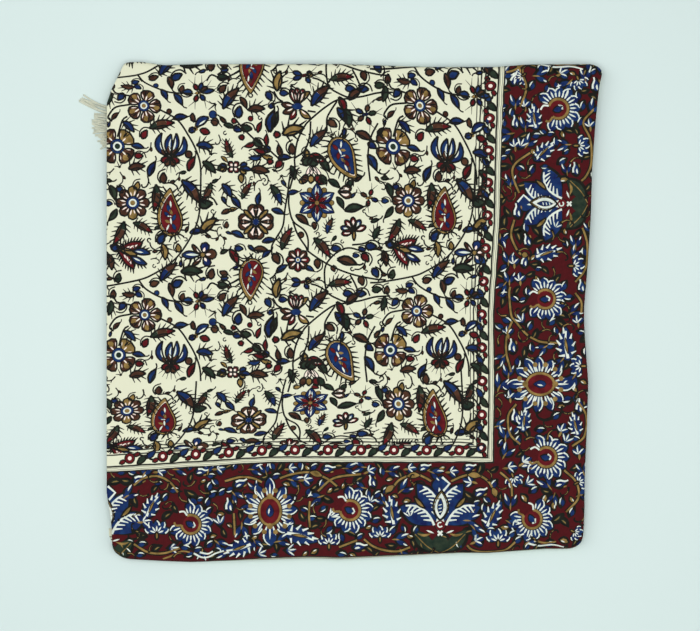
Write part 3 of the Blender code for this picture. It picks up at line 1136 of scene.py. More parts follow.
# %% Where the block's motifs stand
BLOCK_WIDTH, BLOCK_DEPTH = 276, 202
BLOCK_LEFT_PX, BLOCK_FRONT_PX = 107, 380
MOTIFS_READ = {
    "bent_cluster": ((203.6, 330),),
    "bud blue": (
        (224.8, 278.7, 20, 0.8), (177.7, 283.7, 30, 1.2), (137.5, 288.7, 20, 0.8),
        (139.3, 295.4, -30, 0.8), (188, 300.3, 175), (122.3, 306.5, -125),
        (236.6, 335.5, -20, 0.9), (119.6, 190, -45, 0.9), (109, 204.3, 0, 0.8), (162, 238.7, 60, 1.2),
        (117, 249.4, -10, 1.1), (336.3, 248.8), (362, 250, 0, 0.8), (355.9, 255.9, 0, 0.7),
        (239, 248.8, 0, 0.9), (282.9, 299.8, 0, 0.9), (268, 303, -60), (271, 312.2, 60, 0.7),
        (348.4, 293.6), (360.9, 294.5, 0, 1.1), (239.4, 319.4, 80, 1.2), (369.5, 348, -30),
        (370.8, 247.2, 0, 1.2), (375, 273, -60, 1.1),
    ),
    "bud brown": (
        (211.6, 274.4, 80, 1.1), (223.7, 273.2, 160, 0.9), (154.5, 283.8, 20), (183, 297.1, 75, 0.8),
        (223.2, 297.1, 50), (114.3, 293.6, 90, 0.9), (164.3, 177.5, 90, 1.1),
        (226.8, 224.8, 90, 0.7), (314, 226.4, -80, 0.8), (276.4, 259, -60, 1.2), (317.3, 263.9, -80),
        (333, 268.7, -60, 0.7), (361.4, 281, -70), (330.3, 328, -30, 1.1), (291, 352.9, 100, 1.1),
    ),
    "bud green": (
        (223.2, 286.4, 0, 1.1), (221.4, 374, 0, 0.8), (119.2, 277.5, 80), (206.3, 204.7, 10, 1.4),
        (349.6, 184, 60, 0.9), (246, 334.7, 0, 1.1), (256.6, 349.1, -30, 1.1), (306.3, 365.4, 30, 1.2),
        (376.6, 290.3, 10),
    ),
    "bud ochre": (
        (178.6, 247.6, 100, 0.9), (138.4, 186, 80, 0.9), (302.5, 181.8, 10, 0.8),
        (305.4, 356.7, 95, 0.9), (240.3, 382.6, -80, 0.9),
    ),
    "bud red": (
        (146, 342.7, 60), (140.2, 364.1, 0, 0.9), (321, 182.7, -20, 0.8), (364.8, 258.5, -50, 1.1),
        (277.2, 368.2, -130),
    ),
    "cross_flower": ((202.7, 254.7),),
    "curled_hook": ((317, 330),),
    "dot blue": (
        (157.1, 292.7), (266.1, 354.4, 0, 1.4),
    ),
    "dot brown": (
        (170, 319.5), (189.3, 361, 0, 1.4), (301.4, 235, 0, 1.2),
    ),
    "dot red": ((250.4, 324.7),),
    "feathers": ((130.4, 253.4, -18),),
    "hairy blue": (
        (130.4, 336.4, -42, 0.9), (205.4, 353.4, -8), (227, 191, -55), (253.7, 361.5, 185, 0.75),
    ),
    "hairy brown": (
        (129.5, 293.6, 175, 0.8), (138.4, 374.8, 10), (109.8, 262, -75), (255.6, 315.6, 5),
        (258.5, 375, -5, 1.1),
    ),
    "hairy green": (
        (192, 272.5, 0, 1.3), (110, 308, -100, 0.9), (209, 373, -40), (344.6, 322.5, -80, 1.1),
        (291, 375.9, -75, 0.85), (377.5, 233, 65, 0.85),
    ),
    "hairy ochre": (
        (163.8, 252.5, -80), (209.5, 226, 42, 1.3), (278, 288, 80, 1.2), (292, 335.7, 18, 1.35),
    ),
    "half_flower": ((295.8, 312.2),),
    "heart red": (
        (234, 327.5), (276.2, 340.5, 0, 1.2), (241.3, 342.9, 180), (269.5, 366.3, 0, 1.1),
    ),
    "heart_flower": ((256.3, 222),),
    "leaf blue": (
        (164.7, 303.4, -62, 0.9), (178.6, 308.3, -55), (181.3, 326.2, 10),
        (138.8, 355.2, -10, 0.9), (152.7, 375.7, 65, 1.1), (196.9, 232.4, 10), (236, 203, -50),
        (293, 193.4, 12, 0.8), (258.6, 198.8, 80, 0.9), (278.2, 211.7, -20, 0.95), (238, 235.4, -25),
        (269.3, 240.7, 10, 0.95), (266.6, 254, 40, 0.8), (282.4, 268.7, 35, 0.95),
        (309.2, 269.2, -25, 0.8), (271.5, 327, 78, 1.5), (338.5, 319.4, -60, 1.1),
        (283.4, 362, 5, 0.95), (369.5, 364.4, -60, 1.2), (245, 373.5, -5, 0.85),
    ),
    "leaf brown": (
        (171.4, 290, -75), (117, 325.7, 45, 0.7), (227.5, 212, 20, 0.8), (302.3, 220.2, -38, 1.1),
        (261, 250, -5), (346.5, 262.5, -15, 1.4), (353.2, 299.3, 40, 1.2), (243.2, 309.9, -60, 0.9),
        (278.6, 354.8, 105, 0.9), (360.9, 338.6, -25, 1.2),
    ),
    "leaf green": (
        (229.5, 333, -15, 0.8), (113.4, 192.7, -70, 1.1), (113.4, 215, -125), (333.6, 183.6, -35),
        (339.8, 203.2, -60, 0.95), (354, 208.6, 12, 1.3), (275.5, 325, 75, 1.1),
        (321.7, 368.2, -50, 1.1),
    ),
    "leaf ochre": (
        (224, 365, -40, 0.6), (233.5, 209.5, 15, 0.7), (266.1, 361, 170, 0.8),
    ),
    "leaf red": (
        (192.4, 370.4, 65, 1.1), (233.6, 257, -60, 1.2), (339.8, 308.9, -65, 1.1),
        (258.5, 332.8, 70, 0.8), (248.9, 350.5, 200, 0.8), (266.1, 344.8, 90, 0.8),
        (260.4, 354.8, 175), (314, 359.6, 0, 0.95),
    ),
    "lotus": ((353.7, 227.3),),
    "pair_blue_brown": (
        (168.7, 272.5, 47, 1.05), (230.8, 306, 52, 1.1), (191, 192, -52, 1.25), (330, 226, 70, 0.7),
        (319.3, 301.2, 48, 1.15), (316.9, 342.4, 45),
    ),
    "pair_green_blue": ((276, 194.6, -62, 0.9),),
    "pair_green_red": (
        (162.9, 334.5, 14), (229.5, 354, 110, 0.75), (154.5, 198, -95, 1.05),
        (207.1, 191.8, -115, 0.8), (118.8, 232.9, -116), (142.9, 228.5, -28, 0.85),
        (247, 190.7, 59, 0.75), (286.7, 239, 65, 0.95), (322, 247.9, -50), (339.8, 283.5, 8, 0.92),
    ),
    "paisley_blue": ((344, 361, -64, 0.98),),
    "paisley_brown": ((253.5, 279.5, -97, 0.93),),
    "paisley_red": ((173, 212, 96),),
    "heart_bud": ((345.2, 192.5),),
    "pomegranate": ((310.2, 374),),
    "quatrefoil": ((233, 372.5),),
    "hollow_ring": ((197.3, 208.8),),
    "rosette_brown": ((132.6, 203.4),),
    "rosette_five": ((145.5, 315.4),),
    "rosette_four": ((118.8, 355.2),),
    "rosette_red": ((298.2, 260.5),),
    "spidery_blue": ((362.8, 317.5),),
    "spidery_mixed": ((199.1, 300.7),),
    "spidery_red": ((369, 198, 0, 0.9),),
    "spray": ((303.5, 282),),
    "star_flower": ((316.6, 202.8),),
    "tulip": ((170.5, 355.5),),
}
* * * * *
§ WRITTEN TASK
All of the data shown above must be copied exactly.

§ TASK RESULT
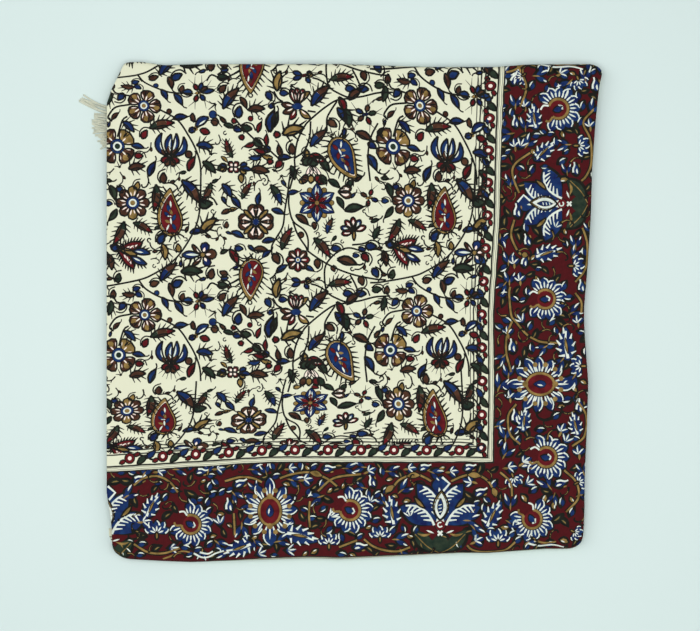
Write part 3 of the Blender code for this picture. It picks up at line 1136 of scene.py. More parts follow.
# %% Where the block's motifs stand
BLOCK_WIDTH, BLOCK_DEPTH = 276, 202
BLOCK_LEFT_PX, BLOCK_FRONT_PX = 107, 380
MOTIFS_READ = {
    "bent_cluster": ((203.6, 330),),
    "bud blue": (
        (224.8, 278.7, 20, 0.8), (177.7, 283.7, 30, 1.2), (137.5, 288.7, 20, 0.8),
        (139.3, 295.4, -30, 0.8), (188, 300.3, 175), (122.3, 306.5, -125),
        (236.6, 335.5, -20, 0.9), (119.6, 190, -45, 0.9), (109, 204.3, 0, 0.8), (162, 238.7, 60, 1.2),
        (117, 249.4, -10, 1.1), (336.3, 248.8), (362, 250, 0, 0.8), (355.9, 255.9, 0, 0.7),
        (239, 248.8, 0, 0.9), (282.9, 299.8, 0, 0.9), (268, 303, -60), (271, 312.2, 60, 0.7),
        (348.4, 293.6), (360.9, 294.5, 0, 1.1), (239.4, 319.4, 80, 1.2), (369.5, 348, -30),
        (370.8, 247.2, 0, 1.2), (375, 273, -60, 1.1),
    ),
    "bud brown": (
        (211.6, 274.4, 80, 1.1), (223.7, 273.2, 160, 0.9), (154.5, 283.8, 20), (183, 297.1, 75, 0.8),
        (223.2, 297.1, 50), (114.3, 293.6, 90, 0.9), (164.3, 177.5, 90, 1.1),
        (226.8, 224.8, 90, 0.7), (314, 226.4, -80, 0.8), (276.4, 259, -60, 1.2), (317.3, 263.9, -80),
        (333, 268.7, -60, 0.7), (361.4, 281, -70), (330.3, 328, -30, 1.1), (291, 352.9, 100, 1.1),
    ),
    "bud green": (
        (223.2, 286.4, 0, 1.1), (221.4, 374, 0, 0.8), (119.2, 277.5, 80), (206.3, 204.7, 10, 1.4),
        (349.6, 184, 60, 0.9), (246, 334.7, 0, 1.1), (256.6, 349.1, -30, 1.1), (306.3, 365.4, 30, 1.2),
        (376.6, 290.3, 10),
    ),
    "bud ochre": (
        (178.6, 247.6, 100, 0.9), (138.4, 186, 80, 0.9), (302.5, 181.8, 10, 0.8),
        (305.4, 356.7, 95, 0.9), (240.3, 382.6, -80, 0.9),
    ),
    "bud red": (
        (146, 342.7, 60), (140.2, 364.1, 0, 0.9), (321, 182.7, -20, 0.8), (364.8, 258.5, -50, 1.1),
        (277.2, 368.2, -130),
    ),
    "cross_flower": ((202.7, 254.7),),
    "curled_hook": ((317, 330),),
    "dot blue": (
        (157.1, 292.7), (266.1, 354.4, 0, 1.4),
    ),
    "dot brown": (
        (170, 319.5), (189.3, 361, 0, 1.4), (301.4, 235, 0, 1.2),
    ),
    "dot red": ((250.4, 324.7),),
    "feathers": ((130.4, 253.4, -18),),
    "hairy blue": (
        (130.4, 336.4, -42, 0.9), (205.4, 353.4, -8), (227, 191, -55), (253.7, 361.5, 185, 0.75),
    ),
    "hairy brown": (
        (129.5, 293.6, 175, 0.8), (138.4, 374.8, 10), (109.8, 262, -75), (255.6, 315.6, 5),
        (258.5, 375, -5, 1.1),
    ),
    "hairy green": (
        (192, 272.5, 0, 1.3), (110, 308, -100, 0.9), (209, 373, -40), (344.6, 322.5, -80, 1.1),
        (291, 375.9, -75, 0.85), (377.5, 233, 65, 0.85),
    ),
    "hairy ochre": (
        (163.8, 252.5, -80), (209.5, 226, 42, 1.3), (278, 288, 80, 1.2), (292, 335.7, 18, 1.35),
    ),
    "half_flower": ((295.8, 312.2),),
    "heart red": (
        (234, 327.5), (276.2, 340.5, 0, 1.2), (241.3, 342.9, 180), (269.5, 366.3, 0, 1.1),
    ),
    "heart_flower": ((256.3, 222),),
    "leaf blue": (
        (164.7, 303.4, -62, 0.9), (178.6, 308.3, -55), (181.3, 326.2, 10),
        (138.8, 355.2, -10, 0.9), (152.7, 375.7, 65, 1.1), (196.9, 232.4, 10), (236, 203, -50),
        (293, 193.4, 12, 0.8), (258.6, 198.8, 80, 0.9), (278.2, 211.7, -20, 0.95), (238, 235.4, -25),
        (269.3, 240.7, 10, 0.95), (266.6, 254, 40, 0.8), (282.4, 268.7, 35, 0.95),
        (309.2, 269.2, -25, 0.8), (271.5, 327, 78, 1.5), (338.5, 319.4, -60, 1.1),
        (283.4, 362, 5, 0.95), (369.5, 364.4, -60, 1.2), (245, 373.5, -5, 0.85),
    ),
    "leaf brown": (
        (171.4, 290, -75), (117, 325.7, 45, 0.7), (227.5, 212, 20, 0.8), (302.3, 220.2, -38, 1.1),
        (261, 250, -5), (346.5, 262.5, -15, 1.4), (353.2, 299.3, 40, 1.2), (243.2, 309.9, -60, 0.9),
        (278.6, 354.8, 105, 0.9), (360.9, 338.6, -25, 1.2),
    ),
    "leaf green": (
        (229.5, 333, -15, 0.8), (113.4, 192.7, -70, 1.1), (113.4, 215, -125), (333.6, 183.6, -35),
        (339.8, 203.2, -60, 0.95), (354, 208.6, 12, 1.3), (275.5, 325, 75, 1.1),
        (321.7, 368.2, -50, 1.1),
    ),
    "leaf ochre": (
        (224, 365, -40, 0.6), (233.5, 209.5, 15, 0.7), (266.1, 361, 170, 0.8),
    ),
    "leaf red": (
        (192.4, 370.4, 65, 1.1), (233.6, 257, -60, 1.2), (339.8, 308.9, -65, 1.1),
        (258.5, 332.8, 70, 0.8), (248.9, 350.5, 200, 0.8), (266.1, 344.8, 90, 0.8),
        (260.4, 354.8, 175), (314, 359.6, 0, 0.95),
    ),
    "lotus": ((353.7, 227.3),),
    "pair_blue_brown": (
        (168.7, 272.5, 47, 1.05), (230.8, 306, 52, 1.1), (191, 192, -52, 1.25), (330, 226, 70, 0.7),
        (319.3, 301.2, 48, 1.15), (316.9, 342.4, 45),
    ),
    "pair_green_blue": ((276, 194.6, -62, 0.9),),
    "pair_green_red": (
        (162.9, 334.5, 14), (229.5, 354, 110, 0.75), (154.5, 198, -95, 1.05),
        (207.1, 191.8, -115, 0.8), (118.8, 232.9, -116), (142.9, 228.5, -28, 0.85),
        (247, 190.7, 59, 0.75), (286.7, 239, 65, 0.95), (322, 247.9, -50), (339.8, 283.5, 8, 0.92),
    ),
    "paisley_blue": ((344, 361, -64, 0.98),),
    "paisley_brown": ((253.5, 279.5, -97, 0.93),),
    "paisley_red": ((173, 212, 96),),
    "heart_bud": ((345.2, 192.5),),
    "pomegranate": ((310.2, 374),),
    "quatrefoil": ((233, 372.5),),
    "hollow_ring": ((197.3, 208.8),),
    "rosette_brown": ((132.6, 203.4),),
    "rosette_five": ((145.5, 315.4),),
    "rosette_four": ((118.8, 355.2),),
    "rosette_red": ((298.2, 260.5),),
    "spidery_blue": ((362.8, 317.5),),
    "spidery_mixed": ((199.1, 300.7),),
    "spidery_red": ((369, 198, 0, 0.9),),
    "spray": ((303.5, 282),),
    "star_flower": ((316.6, 202.8),),
    "tulip": ((170.5, 355.5),),
}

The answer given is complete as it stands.